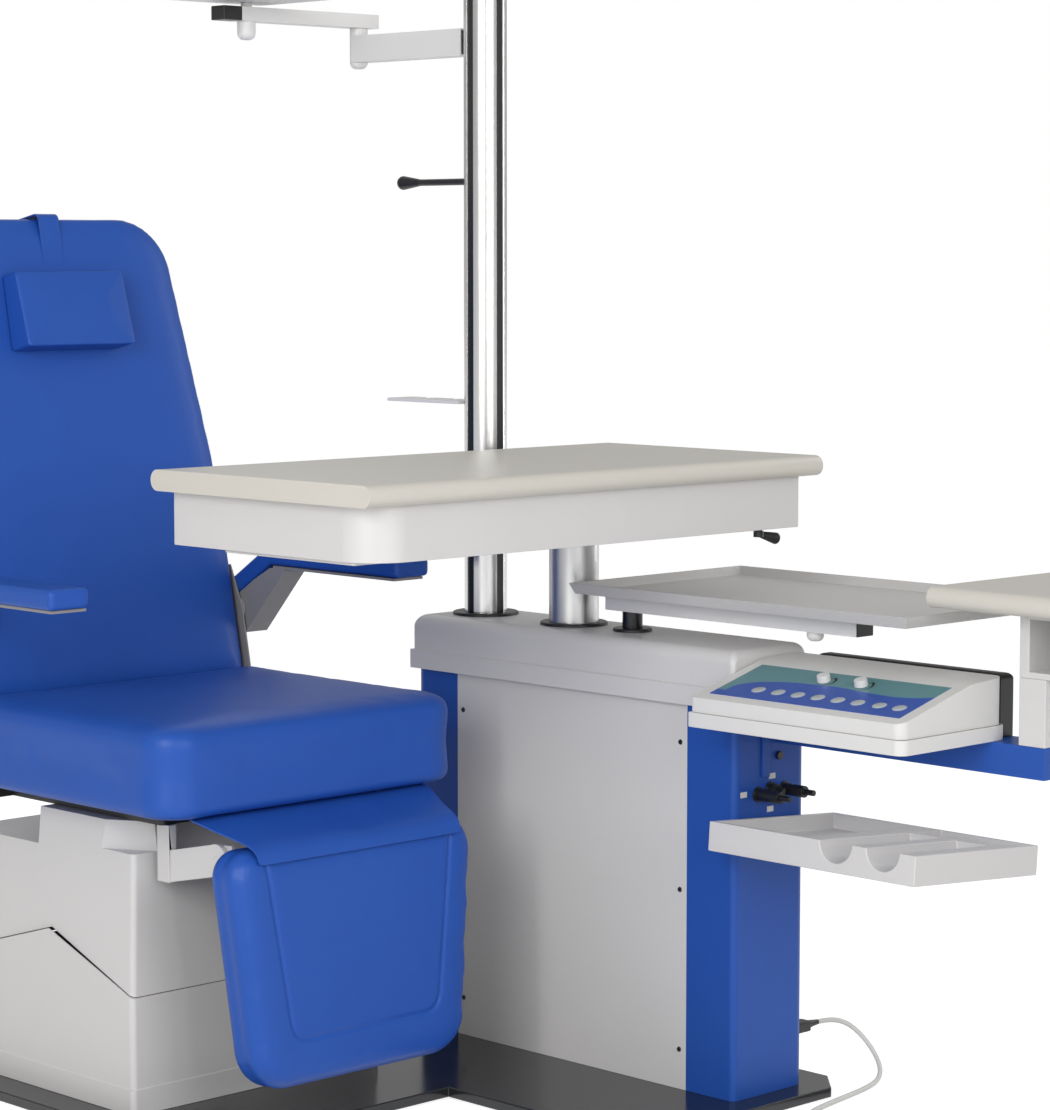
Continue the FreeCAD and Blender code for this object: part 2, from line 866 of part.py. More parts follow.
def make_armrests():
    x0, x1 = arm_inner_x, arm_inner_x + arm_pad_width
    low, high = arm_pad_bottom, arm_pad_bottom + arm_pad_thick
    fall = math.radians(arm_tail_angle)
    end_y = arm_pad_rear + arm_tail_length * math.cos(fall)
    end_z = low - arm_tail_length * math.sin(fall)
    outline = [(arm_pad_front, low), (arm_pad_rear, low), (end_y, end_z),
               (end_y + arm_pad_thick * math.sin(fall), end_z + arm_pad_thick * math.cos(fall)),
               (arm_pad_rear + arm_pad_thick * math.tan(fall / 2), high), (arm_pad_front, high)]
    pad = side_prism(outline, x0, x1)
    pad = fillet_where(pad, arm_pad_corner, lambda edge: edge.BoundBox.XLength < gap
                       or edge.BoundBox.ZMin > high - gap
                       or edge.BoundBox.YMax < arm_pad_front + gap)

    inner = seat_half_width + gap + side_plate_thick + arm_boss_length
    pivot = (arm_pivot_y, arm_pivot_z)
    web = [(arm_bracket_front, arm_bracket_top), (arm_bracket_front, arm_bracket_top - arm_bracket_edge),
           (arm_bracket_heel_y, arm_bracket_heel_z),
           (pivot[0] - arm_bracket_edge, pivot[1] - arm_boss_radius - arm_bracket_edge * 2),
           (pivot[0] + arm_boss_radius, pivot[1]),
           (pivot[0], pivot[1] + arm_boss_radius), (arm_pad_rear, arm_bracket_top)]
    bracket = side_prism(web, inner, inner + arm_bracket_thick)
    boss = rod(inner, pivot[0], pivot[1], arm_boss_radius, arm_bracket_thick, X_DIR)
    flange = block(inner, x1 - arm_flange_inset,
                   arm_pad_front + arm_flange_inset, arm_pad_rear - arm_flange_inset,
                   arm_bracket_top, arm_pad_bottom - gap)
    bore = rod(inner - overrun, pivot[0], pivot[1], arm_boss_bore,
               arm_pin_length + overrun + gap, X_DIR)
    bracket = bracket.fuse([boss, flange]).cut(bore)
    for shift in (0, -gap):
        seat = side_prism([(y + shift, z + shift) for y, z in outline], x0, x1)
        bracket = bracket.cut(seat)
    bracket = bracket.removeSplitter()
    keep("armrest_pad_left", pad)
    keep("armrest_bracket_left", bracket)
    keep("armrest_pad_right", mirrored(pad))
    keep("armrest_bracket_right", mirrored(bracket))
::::
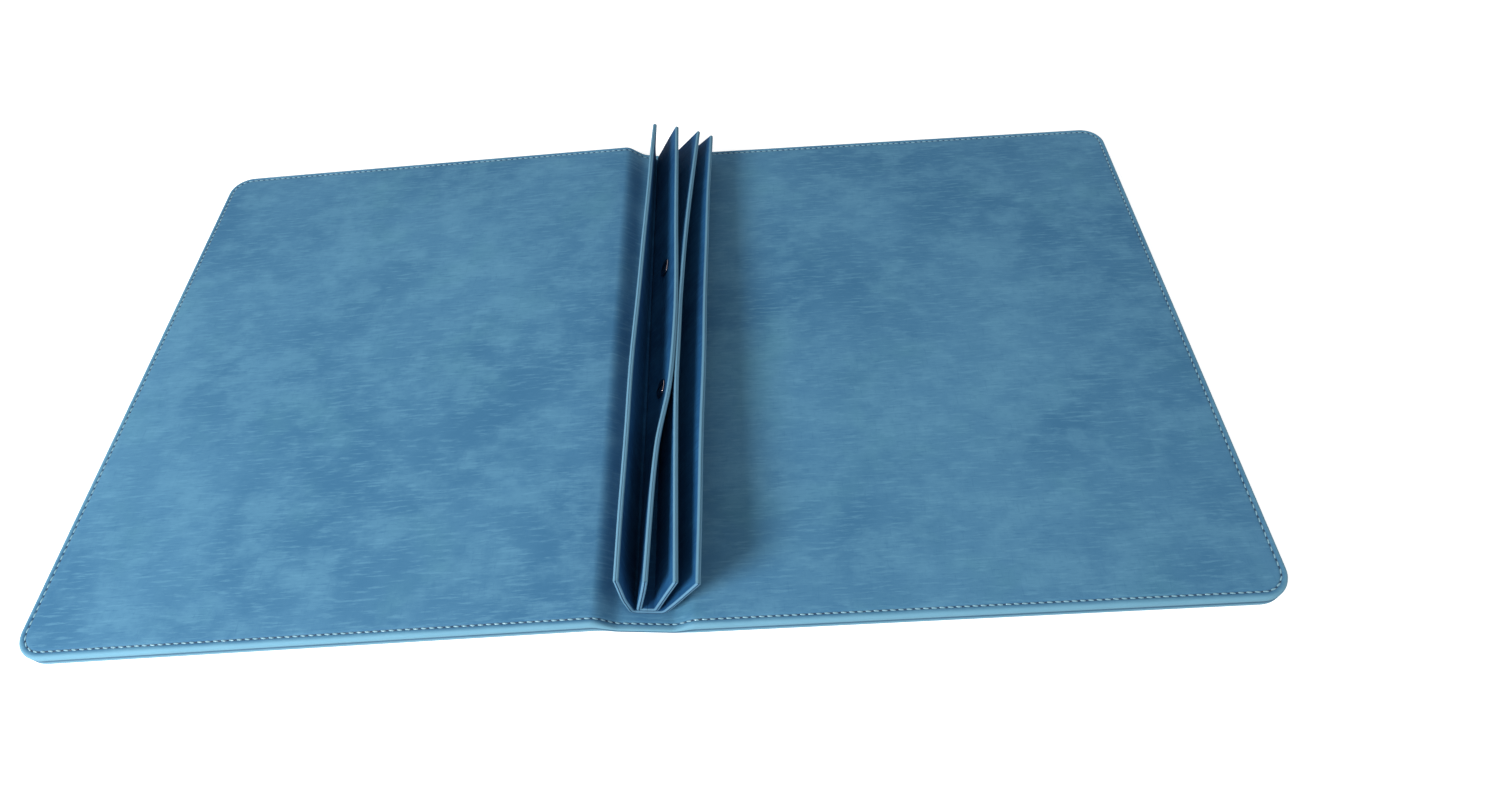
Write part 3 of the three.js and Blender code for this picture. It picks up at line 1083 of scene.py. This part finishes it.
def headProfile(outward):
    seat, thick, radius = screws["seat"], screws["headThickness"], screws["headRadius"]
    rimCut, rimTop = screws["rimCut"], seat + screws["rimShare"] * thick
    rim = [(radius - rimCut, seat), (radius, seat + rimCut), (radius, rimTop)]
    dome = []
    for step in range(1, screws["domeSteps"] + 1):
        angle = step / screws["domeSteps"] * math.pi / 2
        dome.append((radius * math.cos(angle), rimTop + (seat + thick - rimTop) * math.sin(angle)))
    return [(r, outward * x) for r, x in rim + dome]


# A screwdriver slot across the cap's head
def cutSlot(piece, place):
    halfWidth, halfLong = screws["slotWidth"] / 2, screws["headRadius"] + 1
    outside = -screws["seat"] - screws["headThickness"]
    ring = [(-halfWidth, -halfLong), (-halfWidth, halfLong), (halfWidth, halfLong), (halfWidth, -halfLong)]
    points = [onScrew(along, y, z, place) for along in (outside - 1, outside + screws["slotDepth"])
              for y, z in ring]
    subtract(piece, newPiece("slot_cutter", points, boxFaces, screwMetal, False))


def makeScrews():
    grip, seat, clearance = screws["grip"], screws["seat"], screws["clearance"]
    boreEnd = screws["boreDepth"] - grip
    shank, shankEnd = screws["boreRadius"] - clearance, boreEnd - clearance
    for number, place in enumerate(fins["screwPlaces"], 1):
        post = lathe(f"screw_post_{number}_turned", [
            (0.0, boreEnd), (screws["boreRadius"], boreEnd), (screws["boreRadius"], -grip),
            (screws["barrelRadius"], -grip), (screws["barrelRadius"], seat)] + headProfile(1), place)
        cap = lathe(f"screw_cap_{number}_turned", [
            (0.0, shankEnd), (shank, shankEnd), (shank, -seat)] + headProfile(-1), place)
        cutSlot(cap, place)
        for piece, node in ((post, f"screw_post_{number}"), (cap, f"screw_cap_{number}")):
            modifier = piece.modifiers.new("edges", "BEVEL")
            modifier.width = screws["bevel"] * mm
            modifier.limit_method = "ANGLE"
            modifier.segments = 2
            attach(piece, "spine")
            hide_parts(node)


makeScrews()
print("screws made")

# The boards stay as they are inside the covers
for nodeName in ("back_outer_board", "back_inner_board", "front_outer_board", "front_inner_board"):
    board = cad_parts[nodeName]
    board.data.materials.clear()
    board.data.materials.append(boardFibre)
::::
DIRECTION — Return exactly, and only, the lines from the one containing "Write part 3" down to the one containing "return [(r, outward", with both of those lines included.

FINAL RESULT —
Write part 3 of the three.js and Blender code for this picture. It picks up at line 1083 of scene.py. This part finishes it.
def headProfile(outward):
    seat, thick, radius = screws["seat"], screws["headThickness"], screws["headRadius"]
    rimCut, rimTop = screws["rimCut"], seat + screws["rimShare"] * thick
    rim = [(radius - rimCut, seat), (radius, seat + rimCut), (radius, rimTop)]
    dome = []
    for step in range(1, screws["domeSteps"] + 1):
        angle = step / screws["domeSteps"] * math.pi / 2
        dome.append((radius * math.cos(angle), rimTop + (seat + thick - rimTop) * math.sin(angle)))
    return [(r, outward * x) for r, x in rim + dome]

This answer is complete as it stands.